É verdade que o aparecimento da UBER não pode ser desligado da existência de um vazio legal e também do facto da emissão de licenças para a operação de táxi, especialmente em Lisboa e no Porto, estar bloqueada há muitos anos. Esta circunstância teve, mais ou menos como consequência, a emergência de um mercado paralelo de licenças de táxi, que distorceu gravemente a concorrência, favoreceu a concentração empresarial e agravou a precariedade no trabalho para quem trabalha. 

Foi nesse contexto que se inscreveu a UBER, oferecendo serviços de chamada de veículos ligeiros para o transporte individual de passageiros através do acesso a uma plataforma digital em tempo real, com resultados satisfatórios para o passageiro, sobretudo ao nível da maior transparência nas tarifas e na perceção dos percursos. 

Mas ficar por aqui seria olhar apenas para a árvore e não ver a floresta.
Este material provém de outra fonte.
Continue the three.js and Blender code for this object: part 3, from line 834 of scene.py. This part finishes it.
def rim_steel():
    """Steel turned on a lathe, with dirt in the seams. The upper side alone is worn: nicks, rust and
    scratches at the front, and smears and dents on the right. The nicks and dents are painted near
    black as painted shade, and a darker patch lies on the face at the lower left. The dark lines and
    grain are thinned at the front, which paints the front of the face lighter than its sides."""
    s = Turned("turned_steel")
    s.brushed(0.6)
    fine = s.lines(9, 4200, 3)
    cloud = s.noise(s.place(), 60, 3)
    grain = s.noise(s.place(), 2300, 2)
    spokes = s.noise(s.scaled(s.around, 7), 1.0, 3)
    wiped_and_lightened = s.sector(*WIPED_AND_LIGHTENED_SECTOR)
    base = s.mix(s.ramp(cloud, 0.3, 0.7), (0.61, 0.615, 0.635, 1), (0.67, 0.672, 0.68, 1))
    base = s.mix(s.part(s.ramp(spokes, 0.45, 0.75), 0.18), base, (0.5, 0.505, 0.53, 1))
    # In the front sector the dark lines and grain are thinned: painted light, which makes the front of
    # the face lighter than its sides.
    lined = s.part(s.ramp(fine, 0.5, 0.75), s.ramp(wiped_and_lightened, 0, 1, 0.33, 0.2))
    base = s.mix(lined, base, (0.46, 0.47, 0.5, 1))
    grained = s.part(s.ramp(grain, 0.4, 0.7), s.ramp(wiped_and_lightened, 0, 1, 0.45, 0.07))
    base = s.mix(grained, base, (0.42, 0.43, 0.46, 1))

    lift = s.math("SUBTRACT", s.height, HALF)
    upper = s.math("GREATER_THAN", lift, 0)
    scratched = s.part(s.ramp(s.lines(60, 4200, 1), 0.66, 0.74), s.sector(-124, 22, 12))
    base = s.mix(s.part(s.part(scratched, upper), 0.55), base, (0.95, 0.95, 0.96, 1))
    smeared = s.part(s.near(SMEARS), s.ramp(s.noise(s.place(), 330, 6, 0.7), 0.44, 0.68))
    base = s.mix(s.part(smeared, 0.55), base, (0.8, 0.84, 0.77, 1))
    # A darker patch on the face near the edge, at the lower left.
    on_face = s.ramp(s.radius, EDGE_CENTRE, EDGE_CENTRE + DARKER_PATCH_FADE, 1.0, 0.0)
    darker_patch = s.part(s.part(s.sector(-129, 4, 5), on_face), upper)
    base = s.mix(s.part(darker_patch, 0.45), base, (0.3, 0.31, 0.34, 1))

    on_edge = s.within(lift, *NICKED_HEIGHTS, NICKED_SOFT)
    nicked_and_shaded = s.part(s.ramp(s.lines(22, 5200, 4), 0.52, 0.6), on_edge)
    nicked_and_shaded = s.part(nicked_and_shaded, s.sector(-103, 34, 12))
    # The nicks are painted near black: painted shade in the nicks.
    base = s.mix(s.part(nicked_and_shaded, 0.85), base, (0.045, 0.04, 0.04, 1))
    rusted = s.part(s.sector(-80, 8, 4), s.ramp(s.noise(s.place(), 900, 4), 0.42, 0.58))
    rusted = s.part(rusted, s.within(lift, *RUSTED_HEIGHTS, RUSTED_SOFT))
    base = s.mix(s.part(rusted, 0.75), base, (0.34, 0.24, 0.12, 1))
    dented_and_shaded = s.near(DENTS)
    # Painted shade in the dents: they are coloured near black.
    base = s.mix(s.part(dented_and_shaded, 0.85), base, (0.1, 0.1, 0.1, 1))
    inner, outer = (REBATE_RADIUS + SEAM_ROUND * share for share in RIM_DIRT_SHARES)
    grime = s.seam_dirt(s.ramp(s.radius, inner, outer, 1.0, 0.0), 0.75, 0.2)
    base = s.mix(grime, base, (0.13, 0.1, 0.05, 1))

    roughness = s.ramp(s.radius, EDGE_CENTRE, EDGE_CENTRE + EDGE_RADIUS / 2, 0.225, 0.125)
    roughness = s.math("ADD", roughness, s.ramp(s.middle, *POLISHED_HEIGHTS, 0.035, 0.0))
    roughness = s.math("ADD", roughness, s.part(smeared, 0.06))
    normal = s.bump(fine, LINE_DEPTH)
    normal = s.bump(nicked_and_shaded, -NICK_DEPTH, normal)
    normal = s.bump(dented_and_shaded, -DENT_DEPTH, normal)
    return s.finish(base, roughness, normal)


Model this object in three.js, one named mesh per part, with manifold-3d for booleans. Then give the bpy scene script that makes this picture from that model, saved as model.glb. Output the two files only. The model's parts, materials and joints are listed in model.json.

Hoje em dia, já se percebeu que esse serviço de transporte não apenas é uma fraude económica, incumprindo diversas normas legais, quer ao nível da fiscalidade, como ao nível da legislação do trabalho, como nunca será o “el dourado” anunciado, onde se atingiriam valores miríficos da ordem dos 1.400€/mês.

Mesmo com um atraso de mais de um ano face ao momento em que estas petições entraram na AR, pode ser benéfico voltar agora a este debate. É que a realidade da escravatura moderna que a UBER tem representado para com aqueles que nela trabalham, confirmada pelos baixíssimos rendimentos do trabalho que, em Portugal, tal como em diversos países da Europa, não chegam ao salário mínimo, ainda por cima a troco de horários de trabalho típicos da era pré-industrial, que atingem as 70 horas semanais, são exemplos que não podem deixar de nos interpelar e de nos convocar para legislar em favor de um serviço de transporte público individual  de passageiros, que elimine práticas abusivas de “empresas-abutre” como a UBER e  promova a transparência nas tarifas e nos itinerários, a equidade no acesso à atividade de motorista profissional em automóveis ligeiros, o respeito dos direitos de quem trabalha e a modernização do serviço de transporte em táxi ou em veículos equivalentes.

O Governo anuncia para breve nesta Assembleia uma proposta de lei para um novo regime jurídico das plataformas eletrónicas que organizam esta modalidade de transporte de passageiros nos chamados veículos descaracterizados (TVDE). Como sempre, o BE não deixará de contribuir com propostas para uma legislação que acabe com o vazio legal existente e respeite os direitos dos seus trabalhadores e dos utilizadores do transporte público, individual ou coletivo.